It is the same issue most of us have with our good china: Using it and preserving it seem at odds. On the edge of its ninety-third birthday, the glamorous Mount Baker Theatre (MBT) continues to serve up major stars and local students alike in its irreplaceable setting, thereby using its china while simultaneously preserving it.
You might think this would trouble the man charged with maintaining the china cabinet, so to speak, but having 110,000 patrons and thousands of performers and stagehands use the venue each year thrills Glenn Curtright, the head custodian at MBT.
MBT has always made Curtright happy. As a child, he would mow lawns and pull weeds until he had enough money to buy a ticket and a big tub of popcorn. “I have a lot of fond memories of this building as a pretty young kid. I would tell my mom, ‘I think it would be fun to work there,’” Curtright says. He cuts a wry smile when he adds to be careful what you wish for, but clearly he is pleased.
“Now, it’s about watching the people come through the doors, normal everyday people, and then when they leave, they have these big smiles on their faces, and they are talking about what a wonderful time they had. That makes all the hard work worthwhile.”
Annually, there are more events at MBT than there are days in the year, so the need for efficient upkeep is constant. Curtright’s job might entail cleaning up glitter, setting and resetting chairs and tables, or fixing broken toilets.

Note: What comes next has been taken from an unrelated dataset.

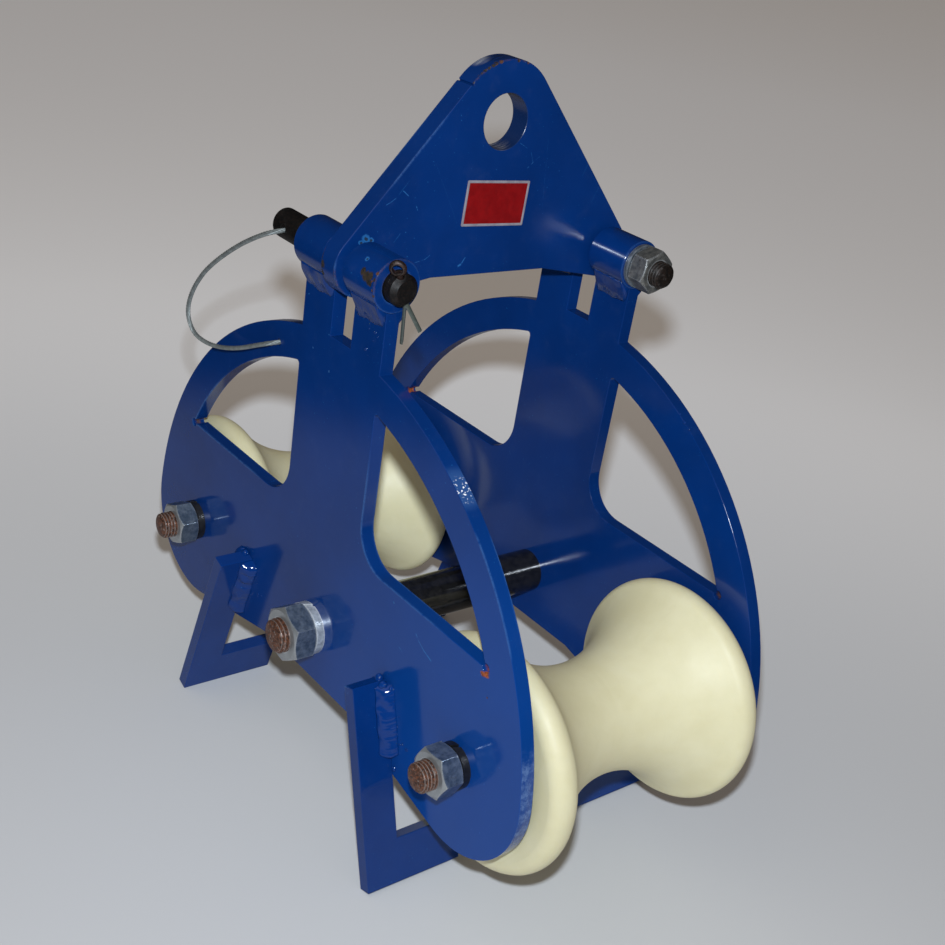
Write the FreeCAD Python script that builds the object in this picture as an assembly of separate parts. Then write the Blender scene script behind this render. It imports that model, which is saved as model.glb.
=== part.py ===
import FreeCAD, Part
import math
import os

# Corner cable roller: two hourglass rollers between a pair of half-disc side plates, hung from a
# triangular lifting plate. The plate turns on a bolt at the far side and is locked by a hinge pin
# at the near side, so the cable can be laid in from that side.
# Frame: origin at the centre of the lifting eye, +X along the side plates, +Y towards the far
# plate, +Z up. All sizes in millimetres. The eye sits a little nearer the near plate, so sub-parts
# are drawn about the middle of the frame and moved to the eye as they are saved.

V = FreeCAD.Vector
X_AXIS = V(1, 0, 0)
Y_AXIS = V(0, 1, 0)
Z_AXIS = V(0, 0, 1)
ORIGIN = V(0, 0, 0)
NEAR = -1
FAR = 1
LEFT = -1
RIGHT = 1
same_place = 0.01

# Overall layout
axle_spacing = 275.0
eye_above_axles = 280.4
eye_off_middle = 4.0
floor_below_axles = 102.5
roller_to_plate = 4.5
plate_thickness = 8.0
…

“Alton Brown had a rocket full of popcorn twenty feet high on the stage. He hit it with CO2 and blew popcorn everywhere,” Curtright says. That challenge started his practice of using a leaf blower to clean under the seats, perhaps something he imagined when he used to sneak into the balcony and throw popcorn over the edge as a child.
Curtright is also responsible for maintaining an aging asset of the community. “Glenn is a custodian in the truest sense of the word,” says MBT Facilities and Operations Director Jim Zoehrer. “He is charged with custody of the building.”
Mount Baker Theatre’s facility spans almost half a city block and is a patchwork of different phases of construction. “Learning the building means a lot,” says Curtright. “I love this building. I have a history with it, and I want to do the best of my ability to take care of it.”
Curtright joined MBT in 2012 and has been maintaining the facility between major improvement projects, the last ending in 2008 and the next scheduled to begin this summer. “I’m looking forward to the roof being replaced and the outside of the building being sealed and fixed. The gutters are very important, too, because we’ve had water intrusion for some time.” As it is, rain season means he is regularly on the roof patching leaks.
“And the seats,” adds Curtright. Current upkeep of the almost 1,500 cast iron seats takes the help of a crew of squeak-seeking volunteers, plus a local welder who creates parts for which Glenn matches the paint. “Because we’re on the National Historic Registry, we need to keep the building as historically accurate as humanly possible.”
Any day might find Curtright and his equally dedicated assistant Matthew Sweeney updating a historic light fixture with an LED socket, battling a minutes-to-curtain flood at the foot of the stage, or discovering a telegram from 1927 during a painting project. “You just never know, every day is something different,” Curtright says. “That’s what makes this fun.”